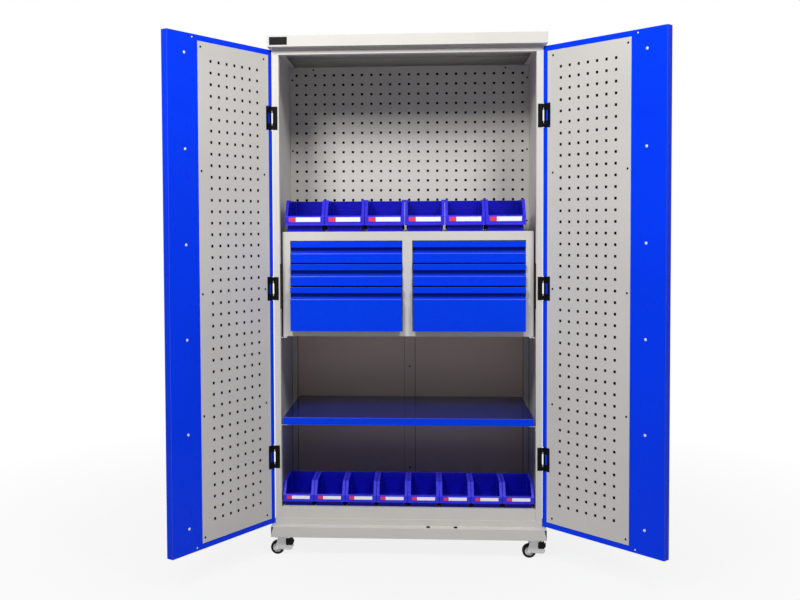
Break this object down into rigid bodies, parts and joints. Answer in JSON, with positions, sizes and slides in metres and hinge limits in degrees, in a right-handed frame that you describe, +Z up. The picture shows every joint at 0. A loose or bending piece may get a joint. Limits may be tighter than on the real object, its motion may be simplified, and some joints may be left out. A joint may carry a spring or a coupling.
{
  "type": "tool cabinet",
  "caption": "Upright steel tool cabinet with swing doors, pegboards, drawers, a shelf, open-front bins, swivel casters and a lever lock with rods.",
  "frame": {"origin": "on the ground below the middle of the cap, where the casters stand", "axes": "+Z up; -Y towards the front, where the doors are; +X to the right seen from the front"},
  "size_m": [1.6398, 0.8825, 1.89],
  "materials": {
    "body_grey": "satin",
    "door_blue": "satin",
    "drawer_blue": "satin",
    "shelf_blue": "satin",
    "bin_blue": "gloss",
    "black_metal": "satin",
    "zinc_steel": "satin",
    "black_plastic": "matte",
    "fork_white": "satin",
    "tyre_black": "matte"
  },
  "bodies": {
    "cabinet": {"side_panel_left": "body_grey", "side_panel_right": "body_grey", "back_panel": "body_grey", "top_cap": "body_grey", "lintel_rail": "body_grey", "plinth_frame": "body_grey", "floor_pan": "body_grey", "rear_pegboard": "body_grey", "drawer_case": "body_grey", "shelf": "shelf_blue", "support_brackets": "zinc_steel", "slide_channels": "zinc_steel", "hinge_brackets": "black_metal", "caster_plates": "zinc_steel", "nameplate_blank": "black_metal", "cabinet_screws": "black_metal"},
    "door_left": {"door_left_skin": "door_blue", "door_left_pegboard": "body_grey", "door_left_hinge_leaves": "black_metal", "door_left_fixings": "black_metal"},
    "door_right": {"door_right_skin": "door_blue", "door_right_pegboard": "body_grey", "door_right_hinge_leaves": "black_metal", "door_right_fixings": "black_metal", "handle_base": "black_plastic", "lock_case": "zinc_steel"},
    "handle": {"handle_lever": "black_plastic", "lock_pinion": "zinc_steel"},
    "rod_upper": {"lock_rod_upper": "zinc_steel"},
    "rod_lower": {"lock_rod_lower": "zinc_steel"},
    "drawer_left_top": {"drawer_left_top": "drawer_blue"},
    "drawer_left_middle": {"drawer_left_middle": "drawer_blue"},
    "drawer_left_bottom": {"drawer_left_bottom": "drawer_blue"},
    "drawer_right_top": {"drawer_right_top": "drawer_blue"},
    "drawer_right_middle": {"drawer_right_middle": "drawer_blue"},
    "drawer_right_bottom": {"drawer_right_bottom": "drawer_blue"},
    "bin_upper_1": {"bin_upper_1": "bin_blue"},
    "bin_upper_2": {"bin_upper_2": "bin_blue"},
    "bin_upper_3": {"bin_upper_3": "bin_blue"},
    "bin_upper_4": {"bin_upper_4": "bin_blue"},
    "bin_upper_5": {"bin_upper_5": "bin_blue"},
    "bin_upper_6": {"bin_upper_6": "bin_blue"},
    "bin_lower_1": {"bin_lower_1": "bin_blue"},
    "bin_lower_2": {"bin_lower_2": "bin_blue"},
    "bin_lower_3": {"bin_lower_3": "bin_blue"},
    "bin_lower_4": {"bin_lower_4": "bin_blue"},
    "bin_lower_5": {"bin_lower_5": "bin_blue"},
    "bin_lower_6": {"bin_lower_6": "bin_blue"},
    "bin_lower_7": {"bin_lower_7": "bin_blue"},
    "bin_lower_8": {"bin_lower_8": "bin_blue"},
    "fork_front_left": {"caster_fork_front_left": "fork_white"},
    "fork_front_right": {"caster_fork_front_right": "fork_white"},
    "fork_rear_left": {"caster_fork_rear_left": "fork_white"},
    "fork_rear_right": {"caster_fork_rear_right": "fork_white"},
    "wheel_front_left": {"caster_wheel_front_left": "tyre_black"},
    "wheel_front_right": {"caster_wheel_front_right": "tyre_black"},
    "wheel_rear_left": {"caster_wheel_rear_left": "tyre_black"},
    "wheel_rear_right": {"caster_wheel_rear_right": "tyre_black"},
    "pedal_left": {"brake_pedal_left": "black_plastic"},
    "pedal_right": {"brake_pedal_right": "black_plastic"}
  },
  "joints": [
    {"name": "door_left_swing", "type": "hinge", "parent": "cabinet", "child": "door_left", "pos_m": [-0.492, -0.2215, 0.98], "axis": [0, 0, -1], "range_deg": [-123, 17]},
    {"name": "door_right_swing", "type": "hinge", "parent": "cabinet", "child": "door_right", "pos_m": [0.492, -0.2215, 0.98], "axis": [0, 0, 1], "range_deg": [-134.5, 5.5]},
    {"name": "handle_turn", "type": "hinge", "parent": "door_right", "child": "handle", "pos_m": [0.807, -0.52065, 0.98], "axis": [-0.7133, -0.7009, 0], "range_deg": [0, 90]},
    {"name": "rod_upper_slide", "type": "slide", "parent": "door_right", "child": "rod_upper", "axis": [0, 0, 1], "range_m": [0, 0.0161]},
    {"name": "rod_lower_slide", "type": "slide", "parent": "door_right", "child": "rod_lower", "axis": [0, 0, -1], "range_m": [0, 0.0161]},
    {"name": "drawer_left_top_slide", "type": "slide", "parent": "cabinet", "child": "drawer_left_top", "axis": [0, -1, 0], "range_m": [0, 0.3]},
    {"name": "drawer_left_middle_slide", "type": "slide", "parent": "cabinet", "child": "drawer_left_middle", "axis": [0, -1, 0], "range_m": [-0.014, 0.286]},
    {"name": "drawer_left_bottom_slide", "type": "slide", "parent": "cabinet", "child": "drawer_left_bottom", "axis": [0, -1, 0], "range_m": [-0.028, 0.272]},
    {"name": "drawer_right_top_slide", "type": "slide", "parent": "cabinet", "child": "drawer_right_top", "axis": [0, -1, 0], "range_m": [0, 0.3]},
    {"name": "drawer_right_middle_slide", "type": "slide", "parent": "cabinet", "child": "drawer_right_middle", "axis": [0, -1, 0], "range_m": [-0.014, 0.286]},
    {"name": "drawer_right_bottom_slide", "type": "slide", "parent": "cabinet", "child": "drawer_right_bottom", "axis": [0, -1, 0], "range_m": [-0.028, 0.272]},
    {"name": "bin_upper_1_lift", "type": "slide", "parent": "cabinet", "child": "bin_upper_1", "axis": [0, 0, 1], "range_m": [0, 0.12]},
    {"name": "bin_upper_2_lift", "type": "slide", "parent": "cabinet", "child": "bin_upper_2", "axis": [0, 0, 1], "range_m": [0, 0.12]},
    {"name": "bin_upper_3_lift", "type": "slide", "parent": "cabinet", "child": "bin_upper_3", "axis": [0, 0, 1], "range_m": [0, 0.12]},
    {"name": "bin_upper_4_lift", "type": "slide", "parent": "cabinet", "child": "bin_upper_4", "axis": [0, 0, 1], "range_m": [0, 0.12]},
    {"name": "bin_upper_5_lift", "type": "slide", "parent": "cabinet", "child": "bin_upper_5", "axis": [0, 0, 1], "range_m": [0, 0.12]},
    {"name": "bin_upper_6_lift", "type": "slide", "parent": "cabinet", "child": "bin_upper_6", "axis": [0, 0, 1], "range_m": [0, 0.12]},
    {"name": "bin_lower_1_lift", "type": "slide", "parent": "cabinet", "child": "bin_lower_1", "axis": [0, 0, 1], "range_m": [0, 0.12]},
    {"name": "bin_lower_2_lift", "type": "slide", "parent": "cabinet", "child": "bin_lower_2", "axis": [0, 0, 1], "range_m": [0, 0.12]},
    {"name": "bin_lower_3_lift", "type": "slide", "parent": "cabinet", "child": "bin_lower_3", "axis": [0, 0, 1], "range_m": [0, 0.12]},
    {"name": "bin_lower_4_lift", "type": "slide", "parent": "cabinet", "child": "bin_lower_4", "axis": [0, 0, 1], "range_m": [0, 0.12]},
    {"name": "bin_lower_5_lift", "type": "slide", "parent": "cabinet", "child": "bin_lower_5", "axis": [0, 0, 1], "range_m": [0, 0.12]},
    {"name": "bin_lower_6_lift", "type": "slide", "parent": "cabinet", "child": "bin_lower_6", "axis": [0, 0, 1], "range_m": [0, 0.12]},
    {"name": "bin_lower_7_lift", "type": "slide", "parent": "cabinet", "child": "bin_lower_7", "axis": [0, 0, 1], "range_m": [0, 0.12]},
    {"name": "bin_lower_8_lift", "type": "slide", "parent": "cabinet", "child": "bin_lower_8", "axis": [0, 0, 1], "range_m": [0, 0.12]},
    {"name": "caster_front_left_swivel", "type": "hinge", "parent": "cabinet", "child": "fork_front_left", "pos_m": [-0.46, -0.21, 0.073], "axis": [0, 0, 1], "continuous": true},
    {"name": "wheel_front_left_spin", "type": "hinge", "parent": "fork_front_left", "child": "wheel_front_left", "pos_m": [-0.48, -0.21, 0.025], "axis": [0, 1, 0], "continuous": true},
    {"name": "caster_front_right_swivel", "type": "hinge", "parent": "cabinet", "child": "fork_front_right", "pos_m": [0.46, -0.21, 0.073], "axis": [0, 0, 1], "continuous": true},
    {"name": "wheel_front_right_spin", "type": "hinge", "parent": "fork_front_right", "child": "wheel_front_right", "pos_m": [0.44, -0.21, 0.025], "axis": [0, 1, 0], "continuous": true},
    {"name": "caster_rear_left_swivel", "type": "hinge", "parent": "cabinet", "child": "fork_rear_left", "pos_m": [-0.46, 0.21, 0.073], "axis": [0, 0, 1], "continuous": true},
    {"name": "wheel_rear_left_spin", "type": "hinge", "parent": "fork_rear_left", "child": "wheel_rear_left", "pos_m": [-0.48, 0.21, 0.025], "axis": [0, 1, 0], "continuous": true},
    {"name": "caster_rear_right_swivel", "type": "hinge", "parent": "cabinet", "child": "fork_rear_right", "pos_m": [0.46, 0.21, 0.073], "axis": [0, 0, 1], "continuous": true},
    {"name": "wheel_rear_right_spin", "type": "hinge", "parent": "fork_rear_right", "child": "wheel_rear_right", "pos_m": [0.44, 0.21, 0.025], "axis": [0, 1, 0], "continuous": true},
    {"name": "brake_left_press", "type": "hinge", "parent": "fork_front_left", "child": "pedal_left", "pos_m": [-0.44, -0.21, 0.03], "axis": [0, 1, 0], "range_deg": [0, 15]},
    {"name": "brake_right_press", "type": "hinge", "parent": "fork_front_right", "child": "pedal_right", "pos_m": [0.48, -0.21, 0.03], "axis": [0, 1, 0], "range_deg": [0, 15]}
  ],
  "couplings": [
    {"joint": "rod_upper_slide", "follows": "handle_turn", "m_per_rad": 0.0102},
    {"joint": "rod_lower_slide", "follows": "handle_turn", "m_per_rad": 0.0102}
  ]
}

------------

Goal of the exercise
Reproduce each line of the material containing the word "joints".

Solution to the problem
Break this object down into rigid bodies, parts and joints. Answer in JSON, with positions, sizes and slides in metres and hinge limits in degrees, in a right-handed frame that you describe, +Z up. The picture shows every joint at 0. A loose or bending piece may get a joint. Limits may be tighter than on the real object, its motion may be simplified, and some joints may be left out. A joint may carry a spring or a coupling.
  "joints": [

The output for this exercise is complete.